-- WRITTEN REQUEST --
Reproduce all of the data word for word.

-- DATASET EXCERPTS --
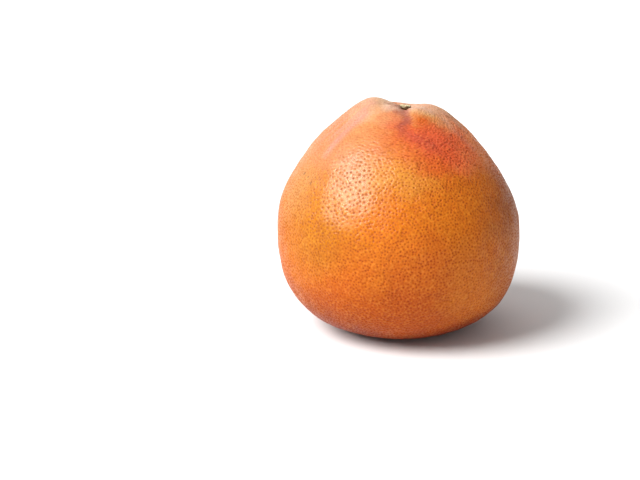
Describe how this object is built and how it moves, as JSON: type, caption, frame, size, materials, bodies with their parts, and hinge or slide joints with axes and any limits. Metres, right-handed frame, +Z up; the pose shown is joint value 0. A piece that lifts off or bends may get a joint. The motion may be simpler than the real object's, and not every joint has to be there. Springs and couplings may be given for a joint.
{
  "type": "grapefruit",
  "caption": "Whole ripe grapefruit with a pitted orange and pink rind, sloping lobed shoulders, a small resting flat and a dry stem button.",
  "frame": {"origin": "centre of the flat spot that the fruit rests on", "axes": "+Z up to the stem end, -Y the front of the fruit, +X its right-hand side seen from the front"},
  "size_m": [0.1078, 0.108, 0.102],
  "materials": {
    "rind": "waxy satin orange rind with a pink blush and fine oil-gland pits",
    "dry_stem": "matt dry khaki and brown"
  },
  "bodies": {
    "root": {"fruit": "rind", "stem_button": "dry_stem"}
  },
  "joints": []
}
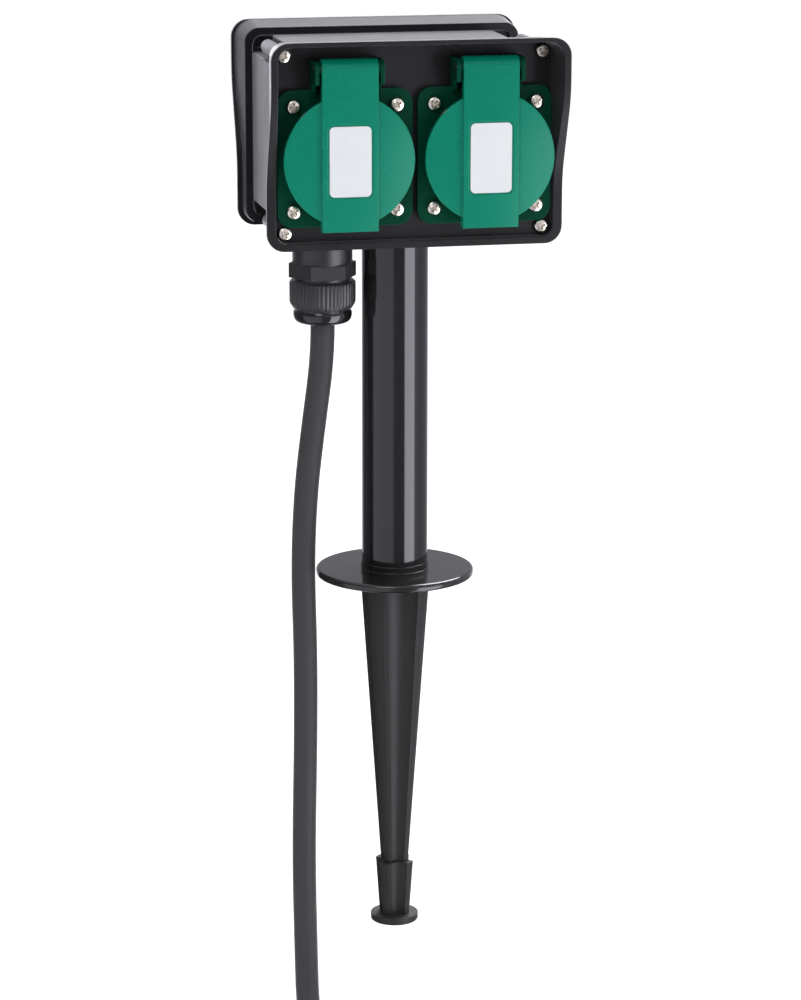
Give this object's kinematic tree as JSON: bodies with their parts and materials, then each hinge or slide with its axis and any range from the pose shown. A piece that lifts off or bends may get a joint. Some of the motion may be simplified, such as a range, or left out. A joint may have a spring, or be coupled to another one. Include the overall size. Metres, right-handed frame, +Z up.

-- EXERCISE RESULT --
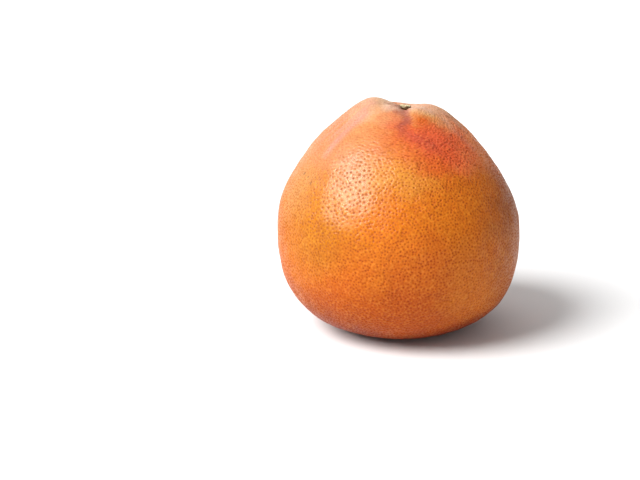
Describe how this object is built and how it moves, as JSON: type, caption, frame, size, materials, bodies with their parts, and hinge or slide joints with axes and any limits. Metres, right-handed frame, +Z up; the pose shown is joint value 0. A piece that lifts off or bends may get a joint. The motion may be simpler than the real object's, and not every joint has to be there. Springs and couplings may be given for a joint.
{
  "type": "grapefruit",
  "caption": "Whole ripe grapefruit with a pitted orange and pink rind, sloping lobed shoulders, a small resting flat and a dry stem button.",
  "frame": {"origin": "centre of the flat spot that the fruit rests on", "axes": "+Z up to the stem end, -Y the front of the fruit, +X its right-hand side seen from the front"},
  "size_m": [0.1078, 0.108, 0.102],
  "materials": {
    "rind": "waxy satin orange rind with a pink blush and fine oil-gland pits",
    "dry_stem": "matt dry khaki and brown"
  },
  "bodies": {
    "root": {"fruit": "rind", "stem_button": "dry_stem"}
  },
  "joints": []
}
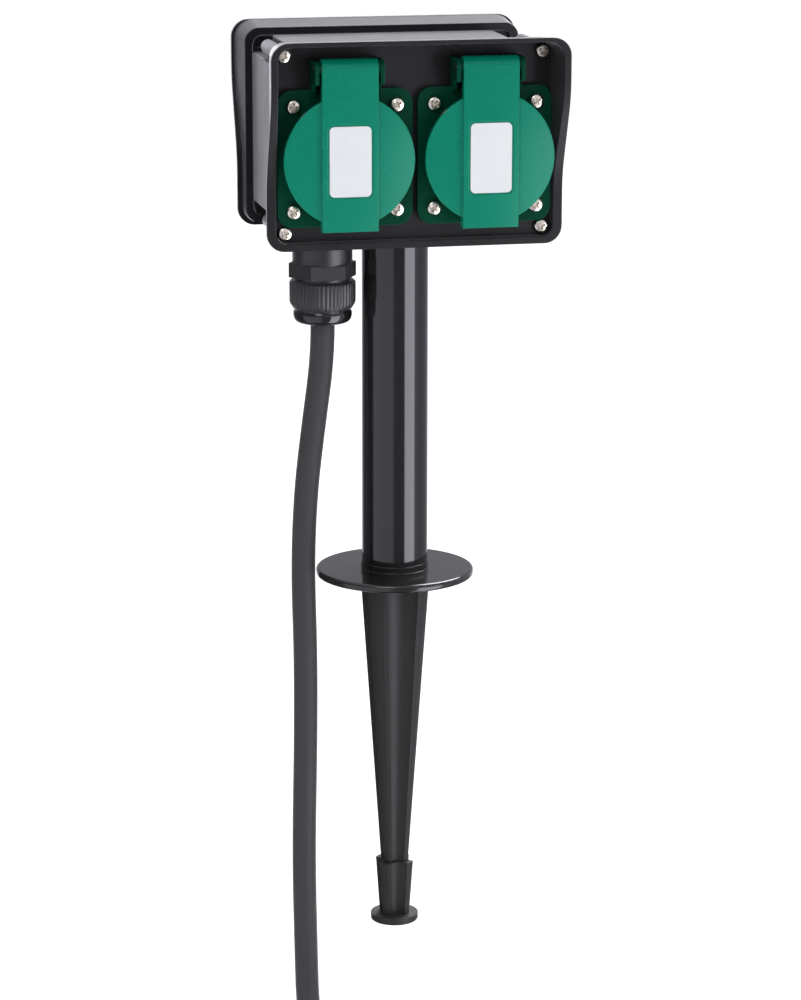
Give this object's kinematic tree as JSON: bodies with their parts and materials, then each hinge or slide with its axis and any range from the pose shown. A piece that lifts off or bends may get a joint. Some of the motion may be simplified, such as a range, or left out. A joint may have a spring, or be coupled to another one. Include the overall size. Metres, right-handed frame, +Z up.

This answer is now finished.